Sin duda, los dos tíos hubieran continuado sus poesías ossiánicas indefinidamente, si Aristobulus Ursiclos no los hubiera interrumpido bruscamente diciéndoles:

—Caballeros, ¿han visto ustedes alguna vez alguno de estos pretendidos duendes de que hablan con tanto entusiasmo? ¡No! ¿Y pueden verse? ¡Tampoco! ¿No es cierto?

—Está usted en un error, señor —dijo la señorita Campbell—, y le compadezco por no haberlos visto nunca. Todo el mundo puede verlos surgir por las altas tierras de Escocia, deslizándose por los campos abandonados, elevándose sobre la superficie de los lagos, revoloteando en medio de las tempestades. Y, mire usted, este Rayo Verde que me obstino en perseguir, ¿quién sabe si no es la banda de alguna valquiria, cuya franja se arrastra por las aguas del horizonte?

—¡Ah, no! —exclamó Aristobulus Ursiclos—. ¡Esto sí que no! Y voy a decirle lo que es su famoso Rayo Verde…

—No me lo diga usted, caballero —exclamó la señorita Campbell—; no quiero saberlo.

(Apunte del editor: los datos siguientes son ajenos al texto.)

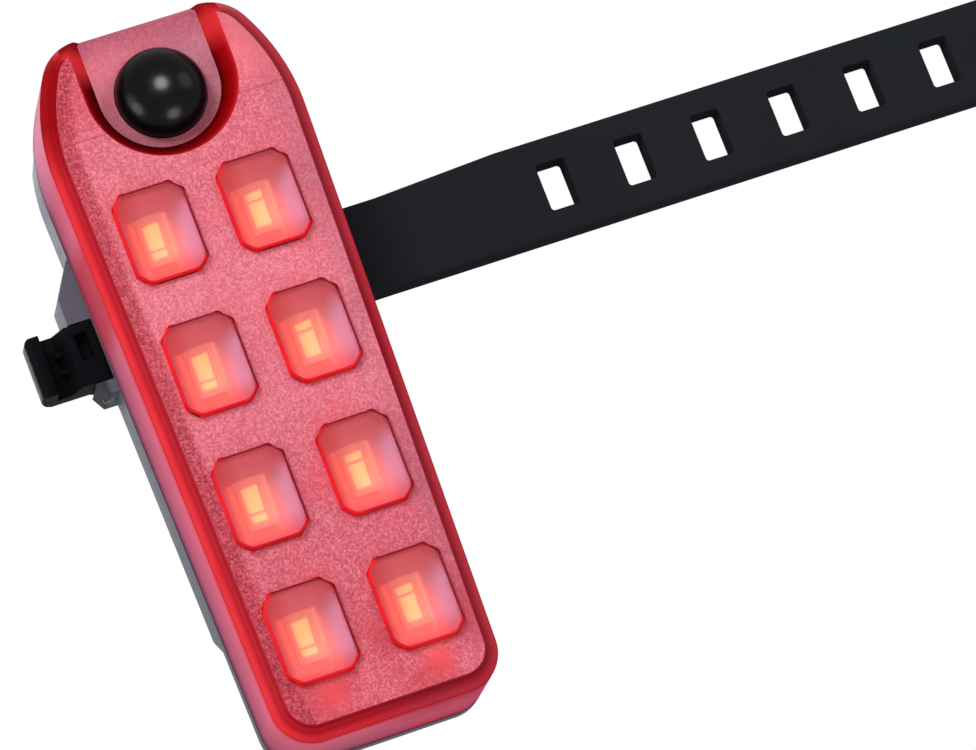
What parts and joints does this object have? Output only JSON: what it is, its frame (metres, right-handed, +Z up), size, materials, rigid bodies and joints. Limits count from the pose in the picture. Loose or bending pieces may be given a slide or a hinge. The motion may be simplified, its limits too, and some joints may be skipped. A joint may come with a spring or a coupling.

—Pues tiene que saberlo —exclamó Aristobulus Ursiclos, completamente fuera de sí por aquella discusión que le sacaba de quicio.

—Se lo prohíbo.

—Pues lo diré a pesar de todo, señorita Campbell. Este último rayo que lanza el sol cuando se va al ocaso en el momento en que el borde superior de su disco roza el horizonte, si es verde, es debido, quizá, a que en el momento en que atraviesa la superficie del agua, se impregna con su color…

—¡Cállese, señor Ursiclos!

—A menos que este verde no suceda naturalmente al rojo del disco, desaparecido en el mismo instante, pero del que nuestra retina conserva la impresión, porque, en óptica, el verde es su color complementario.

—¡Ah, señor Ursiclos, sus razonamientos científicos…!

—Mis razonamientos, señorita Campbell, están de acuerdo con la naturaleza de las cosas —contestó Aristobulus Ursiclos—, y precisamente me propongo publicar una memoria sobre este tema.

—¡Vámonos, tíos! —exclamó la señorita Campbell, visiblemente irritada—. ¡El señor Ursiclos, con sus explicaciones, acabaría por estropear totalmente mi Rayo Verde!

Entonces intervino Olivier Sinclair.

—Señor Ursiclos —le dijo—, creo que su memoria sobre el Rayo Verde será de lo más curioso, pero permítame que le proponga otro tema, seguramente más interesante todavía.

—¿Cuál, señor Sinclair? —preguntó Aristobulus Ursiclos con aire retador.

—Usted no debe ignorar, caballero, que algunos sabios han tratado científicamente esta cuestión tan palpitante: De la influencia de las colas de los peces en las ondulaciones del mar.

—¡Caballero…!

—Bueno, pues aquí tiene usted otra, que recomiendo muy especialmente a sus sabias meditaciones: De la influencia de los instrumentos de viento en la formación de las tempestades.